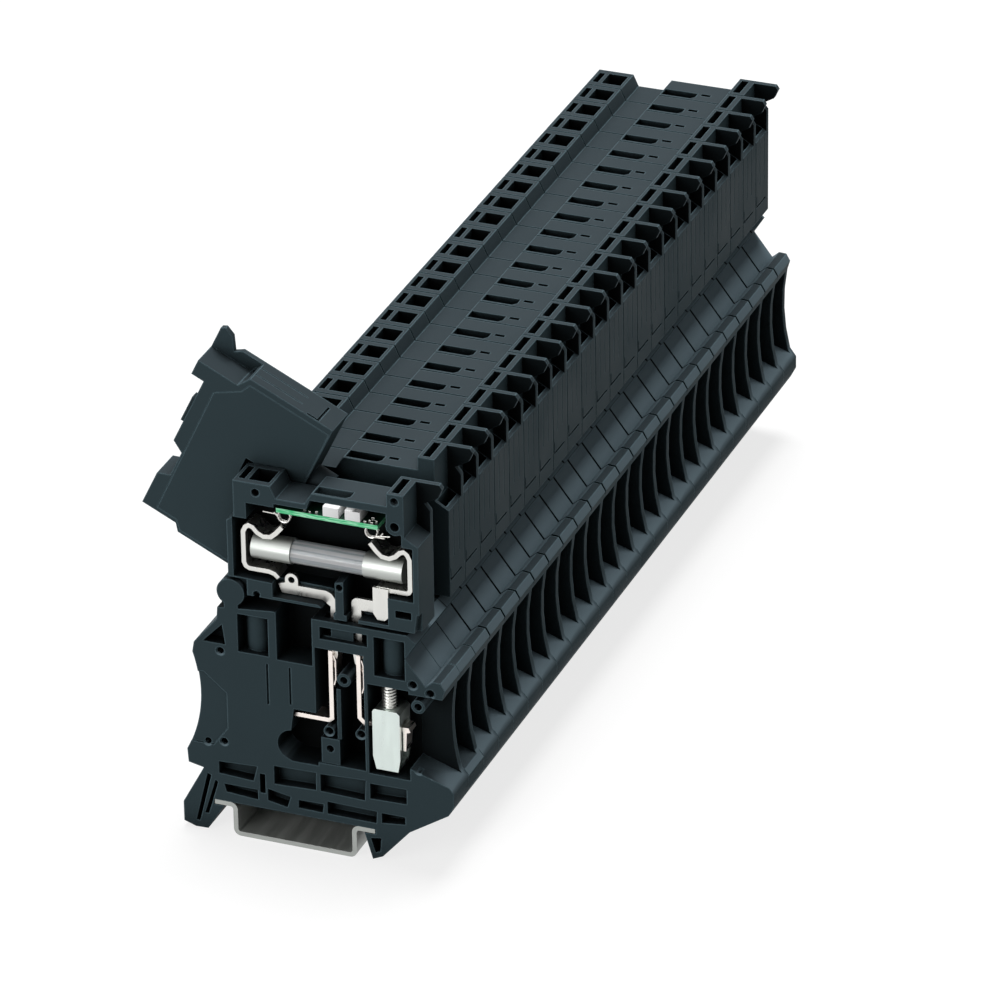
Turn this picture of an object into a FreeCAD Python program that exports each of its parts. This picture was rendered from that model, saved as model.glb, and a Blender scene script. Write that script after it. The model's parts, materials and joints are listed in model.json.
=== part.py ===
"""A row of lever-type fuse terminal blocks on a 35 mm top-hat rail, in millimetres.

The origin is the centre of the rail's underside. X runs across the rail, Y along the row
(the first slice is at -Y) and Z is up. Each slice is drawn in its own frame, whose origin
is on the slice's front face, over the rail's centre line, level with the top of the lips.
"""
import FreeCAD, Part
import math
import os
from FreeCAD import Placement, Rotation, Vector

doc = FreeCAD.newDocument("FuseTerminalRow")
sheet = doc.addObject("Spreadsheet::Sheet", "Sizes")

# Driving sizes: name, value in mm (or degrees), what it is
SIZES = (
    ("pitch", 8.2, "slice to slice along the rail"),
    ("slice_gap", 0.1, "gap between two housings"),
    ("lever_gap", 0.3, "gap between two levers"),
    ("rail_width", 35.0, "rail over its lips"),
    ("rail_height", 7.5, "rail from underside to lip top"),
    ("rail_hat", 27.0, "rail over its side walls"),
    ("rail_sheet", 1.0, "thickness of the rail's sheet"),
    ("rail_bend", 0.6, "inner radius of the rail's bends"),
    ("rail_play", 0.15, "play between the rail's lips and the feet"),
    ("wall", 1.2, "outer wall of a moulding"),
    ("deck", 46.0, "top of the housing, under the levers"),
    ("wing_foot", 13.4, "height of the wire entry's outer sill"),
    ("wing_drop", 12.4, "wing's upper end below the deck"),
    ("waist_right", 32.0, "half width at the right wing's waist"),
    ("waist_left", 19.9, "half width at the left wing's waist"),
    ("entry_depth", 6.7, "wire entry along the row"),
    ("entry_inner", 6.7, "inner end of the right wire entry, in from the waist"),
    ("entry_left", 4.5, "inner end of the left wire entry, in from the waist"),
    ("roof_drop", 5.4, "upper edge of the sloped roof below the deck"),
    ("lever_clear", 0.7, "gap between the deck and a closed lever"),
    ("lever_tall", 27.5, "closed lever from underside to top"),
    ("lever_left", -12.9, "left end of a lever"),
    ("lever_room", 8.6, "length of a lever more than its fuse"),
    ("dip", 2.6, "depth of the dip in the lever's top"),
    ("pocket_rise", 2.9, "marker pocket above the lever's top"),
    ("ledge_drop", 7.2, "ledge under the finger recess, below the lever's top"),
    ("grip_plate", 1.2, "thickness of the finger grip"),
    ("hinge_inset", 0.4, "hinge axis in from the lever's left end"),
    ("hinge_rise", 2.7, "hinge axis above the deck"),
    ("hinge_pin", 1.25, "radius of the hinge pin"),
    ("hinge_play", 0.06, "play of the lever on its pin"),
    ("knuckle", 3.0, "radius of the hinge discs"),
    ("knuckle_clear", 0.6, "room around the hinge discs"),
    ("open_angle", 64.0, "angle of the open lever"),
    ("fuse_length", 32.4, "fuse over its caps"),
    ("fuse_inset", 4.6, "left end of the fuse in from the lever's left end"),
    ("fuse_rise", 11.9, "axis of the fuse above the lever's underside"),
    ("fuse_depth", 3.6, "axis of the fuse behind the slice's front"),
    ("cap_length", 8.4, "length of a fuse cap"),
    ("cap_radius", 2.7, "radius of a fuse cap"),
    ("cap_sheet", 0.3, "thickness of a fuse cap"),
    ("tube_wall", 0.5, "wall of the glass tube"),
    ("wire_side", 0.22, "side of the square fuse wire"),
    ("strip", 0.95, "thickness of the clip strip"),
    ("clip_play", 0.1, "play between a clip's waist and its fuse cap"),
    ("strip_width", 4.4, "width of the clip strip along the row"),
    ("strip_front", 1.4, "front edge of the clip strip"),
    ("board_drop", 6.0, "underside of the indicator board below the lever's top"),
    ("board_sheet", 1.0, "thickness of the indicator board"),
    ("board_front", 0.9, "front edge of the indicator board"),
    ("block_rise", 2.2, "height of the indicator blocks"),
    ("spring_radius", 1.45, "outer radius of the contact springs"),
    ("leg_drop", 7.4, "top of the contact legs below the deck"),
    ("leg_sheet", 0.9, "thickness of the contact legs"),
    ("leg_width", 4.0, "width of the contact legs along the row"),
    ("leg_front", 1.3, "front edge of the contact legs"),
    ("left_leg", 7.8, "left face of the left contact leg"),
    ("right_leg", 13.8, "left face of the right contact leg"),
    ("fork_slot", 4.1, "depth of the fork slot in a contact leg"),
    ("blade_reach", 2.6, "knife blades into the forks of the legs"),
    ("blade_sheet", 0.8, "thickness of the knife blades"),
    ("blade_front", 2.2, "front face of the knife blades"),
    ("blade_play", 0.1, "play of a knife blade in its seat and fork"),
    ("mouth_left", 7.0, "left end of the blades' mouth in the deck"),
    ("mouth_right", 17.9, "right end of the blades' mouth in the deck"),
    ("mouth_front", 1.6, "front of the blades' mouth"),
    ("mouth_depth", 2.0, "blades' mouth along the row"),
    ("barrel", 3.3, "radius of the barrel under the open lever"),
    ("barrel_across", 13.0, "axis of the barrel, lever closed"),
    ("barrel_reach", 4.4, "barrel below the lever's underside"),
    ("barrel_clear", 0.5, "room around the barrel in its housing"),
    ("cage_width", 5.9, "clamp cage across the rail"),
    ("cage_left", 17.3, "left face of the clamp cage"),
    ("cage_rise", 0.5, "underside of the clamp cage above the entry's sill"),
    ("cage_height", 13.7, "height of the clamp cage"),
    ("cage_wall", 0.9, "side walls of the clamp cage"),
    ("cage_depth", 5.6, "clamp cage along the row"),
    ("cage_front", 0.5, "front face of the clamp cage"),
    ("screw_play", 0.05, "play between the screw and the cage's thread"),
    ("screw_radius", 1.7, "radius of the clamp screw"),
    ("screw_inset", 2.8, "axis of the clamp screw from the cage's left face"),
    ("screw_length", 8.2, "length of the clamp screw"),
    ("screw_grip", 3.4, "clamp screw below the top of its cage"),
    ("boss", 1.5, "radius of the housing's round bosses"),
    ("foot_boss", 1.2, "radius of the two bosses under the legs' feet"),
    ("boss_hole", 0.8, "radius of the blind holes in the bosses"),
    ("boss_depth", 2.4, "depth of the blind holes"),
    ("guide", 2.9, "radius of the screw guides"),
)
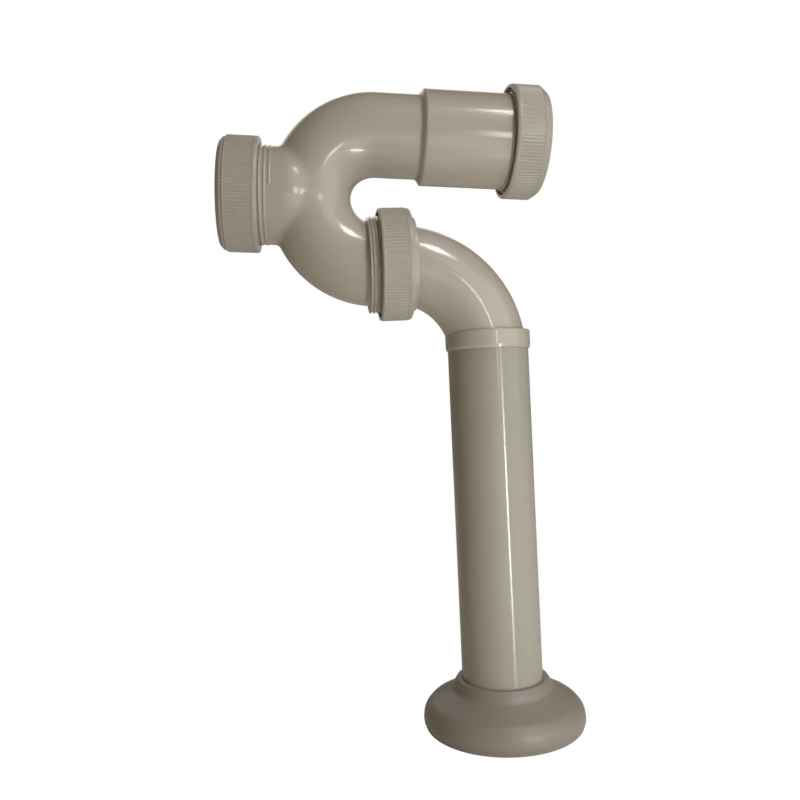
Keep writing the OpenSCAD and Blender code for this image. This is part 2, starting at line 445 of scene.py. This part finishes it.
def trap_field(p):
    """Signed distance to the trap body: tube, neck and union mouth, less their bores."""
    station_in, off_in = INLET_AXIS.measure(p)
    station_un, off_un = UNION_AXIS.measure(p)
    station_cl, off_cl = CLEANOUT_AXIS.measure(p)

    tube = trap_tube(TUBE_R, SOCKET_R, (ARM_END, SOCKET_START))(p)
    tube = np.maximum(tube, station_in - SOCKET_END)
    lower_half = p[:, 2] < TRAP_CENTRE[2]
    tube = np.maximum(tube, np.where(lower_half, UNION_MOUTH - station_un, -NOWHERE))

    # the neck widens from about the tube's own width as it leaves the bend
    neck_r = NECK_ROOT_R + (NECK_R - NECK_ROOT_R) * smoothstep(station_cl, *NECK_FLARE)
    neck = np.maximum(off_cl - neck_r, np.maximum(NECK_START - station_cl, station_cl - NECK_END))
    outside = smooth_min(tube, neck, 2.2)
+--
## [EXERCISE REQUIREMENTS]
Write the entries again, exactly as they stand.

## [REPLY]
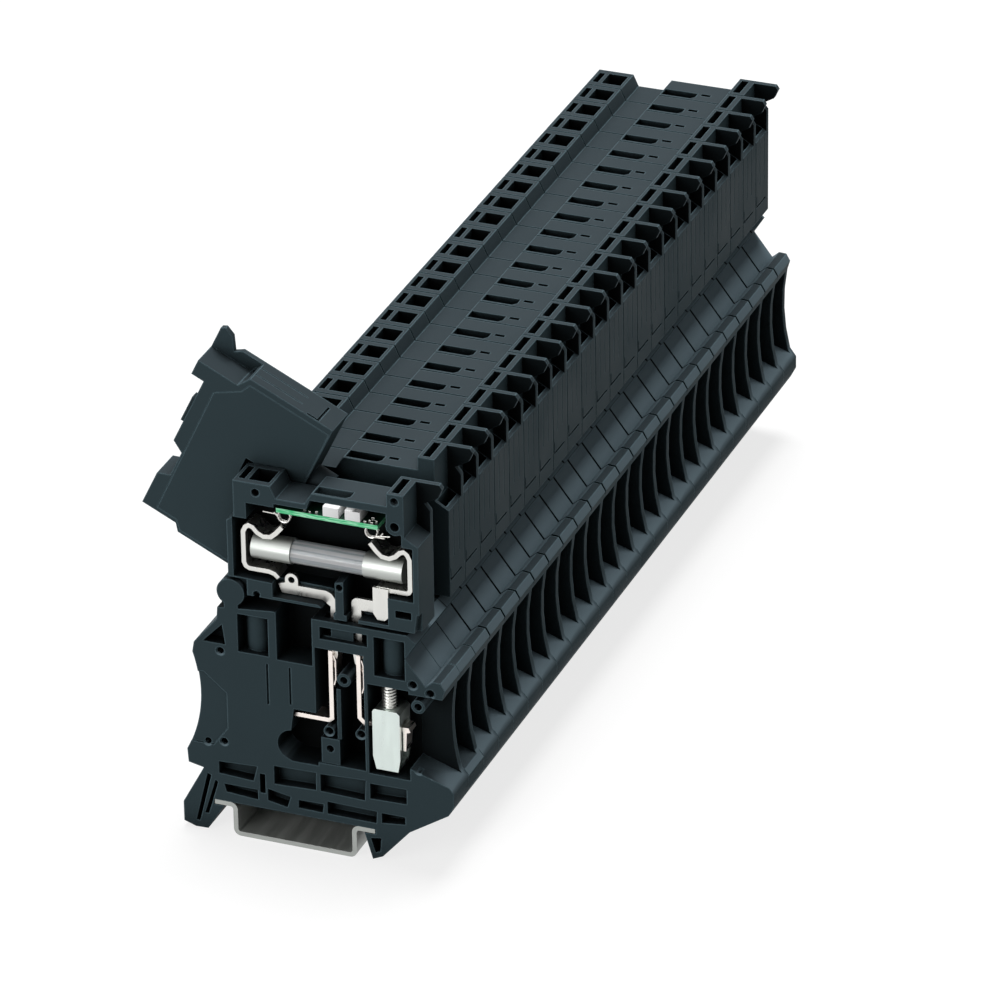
Turn this picture of an object into a FreeCAD Python program that exports each of its parts. This picture was rendered from that model, saved as model.glb, and a Blender scene script. Write that script after it. The model's parts, materials and joints are listed in model.json.
=== part.py ===
"""A row of lever-type fuse terminal blocks on a 35 mm top-hat rail, in millimetres.

The origin is the centre of the rail's underside. X runs across the rail, Y along the row
(the first slice is at -Y) and Z is up. Each slice is drawn in its own frame, whose origin
is on the slice's front face, over the rail's centre line, level with the top of the lips.
"""
import FreeCAD, Part
import math
import os
from FreeCAD import Placement, Rotation, Vector

doc = FreeCAD.newDocument("FuseTerminalRow")
sheet = doc.addObject("Spreadsheet::Sheet", "Sizes")

# Driving sizes: name, value in mm (or degrees), what it is
SIZES = (
    ("pitch", 8.2, "slice to slice along the rail"),
    ("slice_gap", 0.1, "gap between two housings"),
    ("lever_gap", 0.3, "gap between two levers"),
    ("rail_width", 35.0, "rail over its lips"),
    ("rail_height", 7.5, "rail from underside to lip top"),
    ("rail_hat", 27.0, "rail over its side walls"),
    ("rail_sheet", 1.0, "thickness of the rail's sheet"),
    ("rail_bend", 0.6, "inner radius of the rail's bends"),
    ("rail_play", 0.15, "play between the rail's lips and the feet"),
    ("wall", 1.2, "outer wall of a moulding"),
    ("deck", 46.0, "top of the housing, under the levers"),
    ("wing_foot", 13.4, "height of the wire entry's outer sill"),
    ("wing_drop", 12.4, "wing's upper end below the deck"),
    ("waist_right", 32.0, "half width at the right wing's waist"),
    ("waist_left", 19.9, "half width at the left wing's waist"),
    ("entry_depth", 6.7, "wire entry along the row"),
    ("entry_inner", 6.7, "inner end of the right wire entry, in from the waist"),
    ("entry_left", 4.5, "inner end of the left wire entry, in from the waist"),
    ("roof_drop", 5.4, "upper edge of the sloped roof below the deck"),
    ("lever_clear", 0.7, "gap between the deck and a closed lever"),
    ("lever_tall", 27.5, "closed lever from underside to top"),
    ("lever_left", -12.9, "left end of a lever"),
    ("lever_room", 8.6, "length of a lever more than its fuse"),
    ("dip", 2.6, "depth of the dip in the lever's top"),
    ("pocket_rise", 2.9, "marker pocket above the lever's top"),
    ("ledge_drop", 7.2, "ledge under the finger recess, below the lever's top"),
    ("grip_plate", 1.2, "thickness of the finger grip"),
    ("hinge_inset", 0.4, "hinge axis in from the lever's left end"),
    ("hinge_rise", 2.7, "hinge axis above the deck"),
    ("hinge_pin", 1.25, "radius of the hinge pin"),
    ("hinge_play", 0.06, "play of the lever on its pin"),
    ("knuckle", 3.0, "radius of the hinge discs"),
    ("knuckle_clear", 0.6, "room around the hinge discs"),
    ("open_angle", 64.0, "angle of the open lever"),
    ("fuse_length", 32.4, "fuse over its caps"),
    ("fuse_inset", 4.6, "left end of the fuse in from the lever's left end"),
    ("fuse_rise", 11.9, "axis of the fuse above the lever's underside"),
    ("fuse_depth", 3.6, "axis of the fuse behind the slice's front"),
    ("cap_length", 8.4, "length of a fuse cap"),
    ("cap_radius", 2.7, "radius of a fuse cap"),
    ("cap_sheet", 0.3, "thickness of a fuse cap"),
    ("tube_wall", 0.5, "wall of the glass tube"),
    ("wire_side", 0.22, "side of the square fuse wire"),
    ("strip", 0.95, "thickness of the clip strip"),
    ("clip_play", 0.1, "play between a clip's waist and its fuse cap"),
    ("strip_width", 4.4, "width of the clip strip along the row"),
    ("strip_front", 1.4, "front edge of the clip strip"),
    ("board_drop", 6.0, "underside of the indicator board below the lever's top"),
    ("board_sheet", 1.0, "thickness of the indicator board"),
    ("board_front", 0.9, "front edge of the indicator board"),
    ("block_rise", 2.2, "height of the indicator blocks"),
    ("spring_radius", 1.45, "outer radius of the contact springs"),
    ("leg_drop", 7.4, "top of the contact legs below the deck"),
    ("leg_sheet", 0.9, "thickness of the contact legs"),
    ("leg_width", 4.0, "width of the contact legs along the row"),
    ("leg_front", 1.3, "front edge of the contact legs"),
    ("left_leg", 7.8, "left face of the left contact leg"),
    ("right_leg", 13.8, "left face of the right contact leg"),
    ("fork_slot", 4.1, "depth of the fork slot in a contact leg"),
    ("blade_reach", 2.6, "knife blades into the forks of the legs"),
    ("blade_sheet", 0.8, "thickness of the knife blades"),
    ("blade_front", 2.2, "front face of the knife blades"),
    ("blade_play", 0.1, "play of a knife blade in its seat and fork"),
    ("mouth_left", 7.0, "left end of the blades' mouth in the deck"),
    ("mouth_right", 17.9, "right end of the blades' mouth in the deck"),
    ("mouth_front", 1.6, "front of the blades' mouth"),
    ("mouth_depth", 2.0, "blades' mouth along the row"),
    ("barrel", 3.3, "radius of the barrel under the open lever"),
    ("barrel_across", 13.0, "axis of the barrel, lever closed"),
    ("barrel_reach", 4.4, "barrel below the lever's underside"),
    ("barrel_clear", 0.5, "room around the barrel in its housing"),
    ("cage_width", 5.9, "clamp cage across the rail"),
    ("cage_left", 17.3, "left face of the clamp cage"),
    ("cage_rise", 0.5, "underside of the clamp cage above the entry's sill"),
    ("cage_height", 13.7, "height of the clamp cage"),
    ("cage_wall", 0.9, "side walls of the clamp cage"),
    ("cage_depth", 5.6, "clamp cage along the row"),
    ("cage_front", 0.5, "front face of the clamp cage"),
    ("screw_play", 0.05, "play between the screw and the cage's thread"),
    ("screw_radius", 1.7, "radius of the clamp screw"),
    ("screw_inset", 2.8, "axis of the clamp screw from the cage's left face"),
    ("screw_length", 8.2, "length of the clamp screw"),
    ("screw_grip", 3.4, "clamp screw below the top of its cage"),
    ("boss", 1.5, "radius of the housing's round bosses"),
    ("foot_boss", 1.2, "radius of the two bosses under the legs' feet"),
    ("boss_hole", 0.8, "radius of the blind holes in the bosses"),
    ("boss_depth", 2.4, "depth of the blind holes"),
    ("guide", 2.9, "radius of the screw guides"),
)
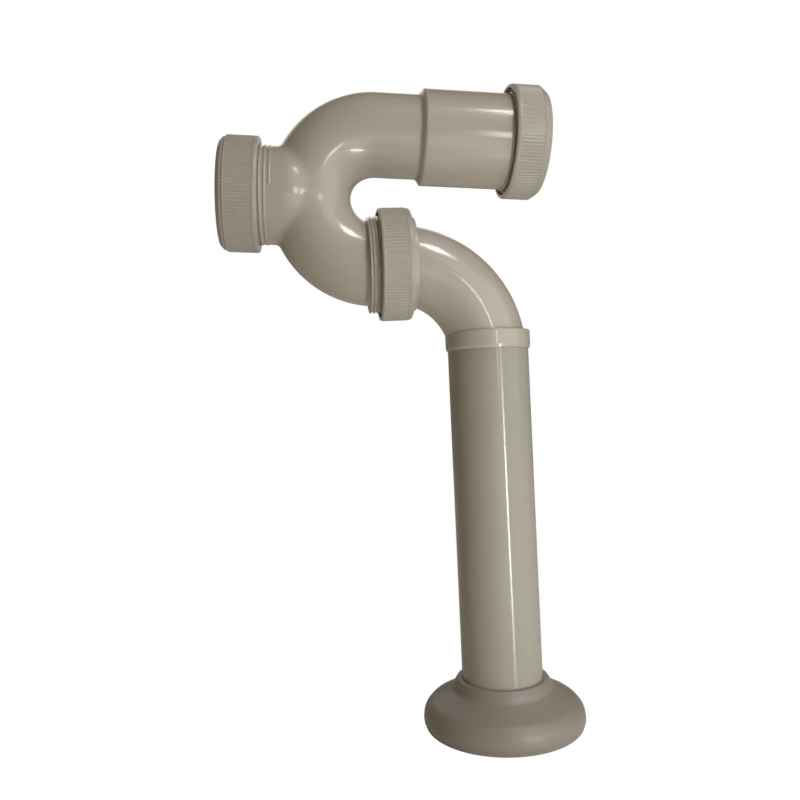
Keep writing the OpenSCAD and Blender code for this image. This is part 2, starting at line 445 of scene.py. This part finishes it.
def trap_field(p):
    """Signed distance to the trap body: tube, neck and union mouth, less their bores."""
    station_in, off_in = INLET_AXIS.measure(p)
    station_un, off_un = UNION_AXIS.measure(p)
    station_cl, off_cl = CLEANOUT_AXIS.measure(p)

    tube = trap_tube(TUBE_R, SOCKET_R, (ARM_END, SOCKET_START))(p)
    tube = np.maximum(tube, station_in - SOCKET_END)
    lower_half = p[:, 2] < TRAP_CENTRE[2]
    tube = np.maximum(tube, np.where(lower_half, UNION_MOUTH - station_un, -NOWHERE))

    # the neck widens from about the tube's own width as it leaves the bend
    neck_r = NECK_ROOT_R + (NECK_R - NECK_ROOT_R) * smoothstep(station_cl, *NECK_FLARE)
    neck = np.maximum(off_cl - neck_r, np.maximum(NECK_START - station_cl, station_cl - NECK_END))
    outside = smooth_min(tube, neck, 2.2)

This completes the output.